Bu taslağa göre icra ile çocuk alma, İcra İflas Kanunu'ndan çıkarılarak Çocukları Koruma Kanunu'nun içine dahil edilecek. Adli Destek ve Mağdur Hizmetlerine bağlı olarak kurulacak olan "Çocuk Teslim Merkezleri" ile çocuğun sosyal ve duygusal zarara uğramasının önüne geçmek amaçlanmakta.
Aile bireylerin ruhsal ve fiziksel olarak yetiştiği bir ilk okul niteliğindedir. Birey olma bilinci, psikolojik farkındalık, duygusal kavrayış gibi en önemli hasletler öncelikle ailede öğrenilir. Dolayısı ile sağlıklı bireylerin yetişmesi ve sağlıklı toplumun oluşması için sağlıklı bir aile yapısına ihtiyaç vardır.
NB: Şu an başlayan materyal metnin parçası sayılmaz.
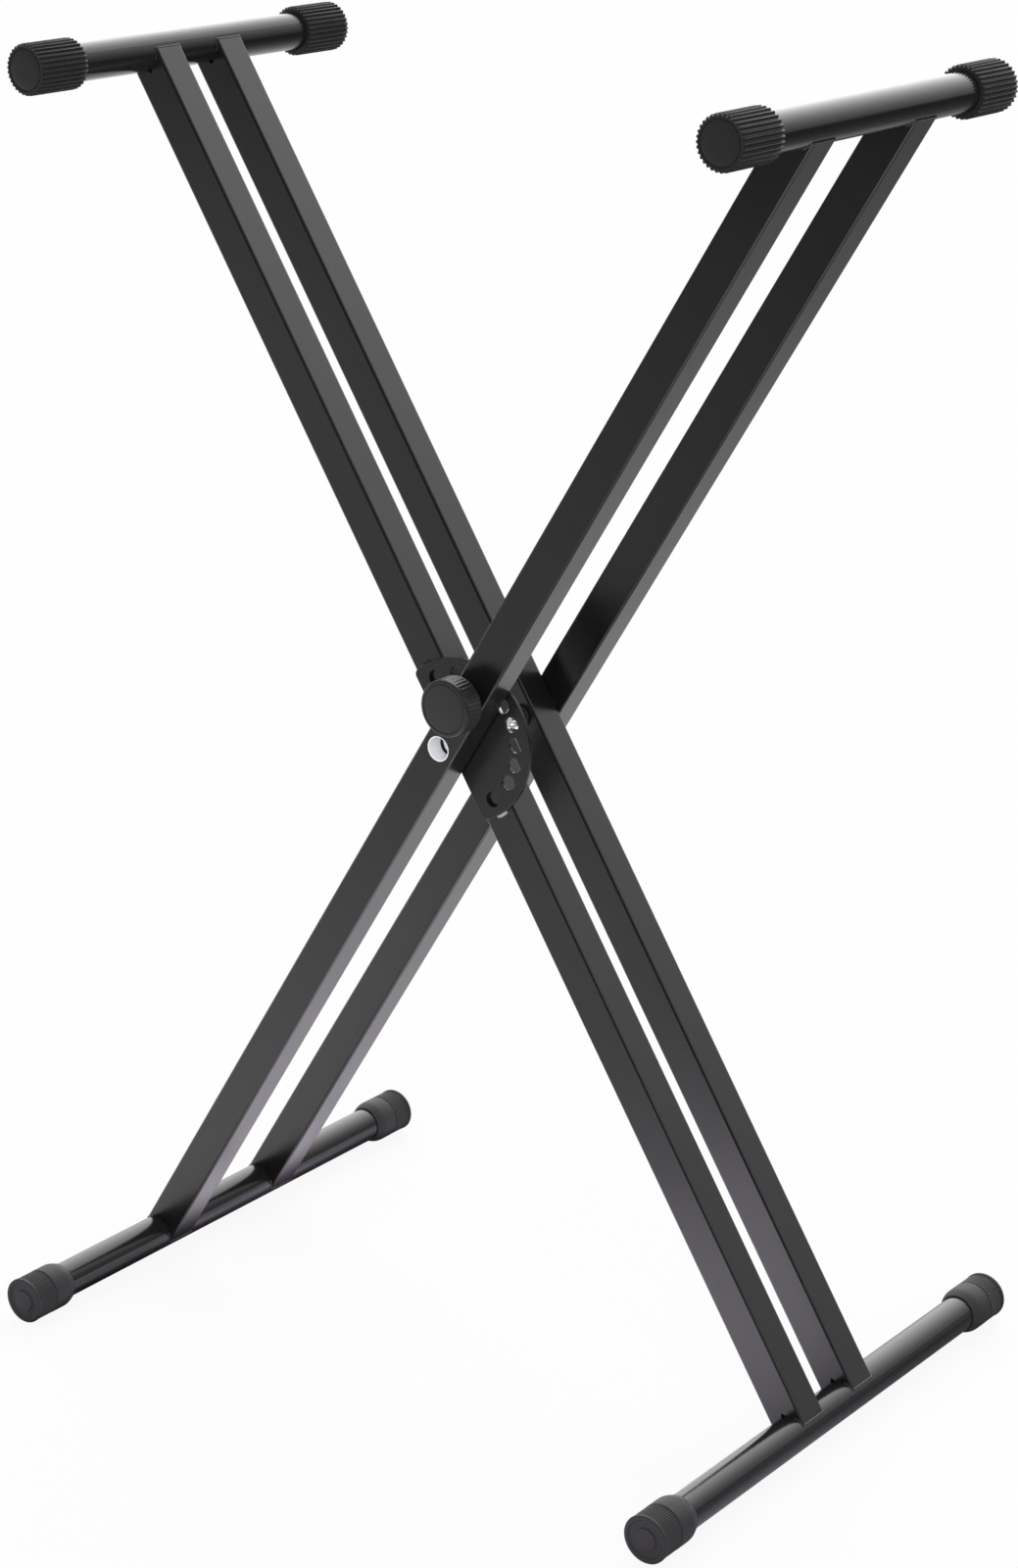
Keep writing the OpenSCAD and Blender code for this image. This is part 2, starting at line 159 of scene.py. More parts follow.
def makeSky():
    # three skies: one lights matt surfaces, one is what gloss sees, and the camera sees white
    world = bpy.data.worlds.new("studioSky")
    bpy.context.scene.world = world
    world.use_nodes = True
    tree = world.node_tree
    tree.nodes.clear()
    path = tree.nodes.new("ShaderNodeLightPath")
    coords = tree.nodes.new("ShaderNodeTexCoord")
    matt = tree.nodes.new("ShaderNodeBackground")
    gloss = tree.nodes.new("ShaderNodeBackground")
    seen = tree.nodes.new("ShaderNodeBackground")
    glossMix = tree.nodes.new("ShaderNodeMixShader")
    seenMix = tree.nodes.new("ShaderNodeMixShader")
    out = tree.nodes.new("ShaderNodeOutputWorld")
    glossLevel = studio["darkLevel"]
    for glow in studio["skyGlows"]:
        side = Vector(glow["side"]).normalized()
        facing = vectorNode(tree, "DOT_PRODUCT", coords.outputs["Generated"], side)
        near = mathNode(tree, "POWER", mathNode(tree, "MAXIMUM", facing, 0), glow["fall"])
        glossLevel = mathNode(tree, "ADD", mathNode(tree, "MULTIPLY", near, glow["level"]), glossLevel)
    matt.inputs["Strength"].default_value = studio["skyLevel"]
    seen.inputs["Strength"].default_value = 1
    for shade in (matt, gloss, seen):
        shade.inputs["Color"].default_value = (1, 1, 1, 1)
    straight = mathNode(tree, "ADD", path.outputs["Is Camera Ray"], path.outputs["Is Transmission Ray"])
    linkNodes(tree, (glossLevel, gloss.inputs["Strength"]),
              (path.outputs["Is Glossy Ray"], glossMix.inputs[0]),
              (matt.outputs[0], glossMix.inputs[1]), (gloss.outputs[0], glossMix.inputs[2]),
              (straight, seenMix.inputs[0]),
              (glossMix.outputs[0], seenMix.inputs[1]), (seen.outputs[0], seenMix.inputs[2]),
              (seenMix.outputs[0], out.inputs["Surface"]))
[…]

Çocuk, ebeveynleri boşansa dahi ebediyen o aile kavramının içindedir. Boşanma süreci ve sonrasının çocuğun üstün menfaati gözetilerek yürütülmesi her şeyden önemlidir. Geleceğimizin güvencesi çocuklar, ebeveynlerinin şahsi husumetine kurban edilmemelidir." ifadelerini kullandı.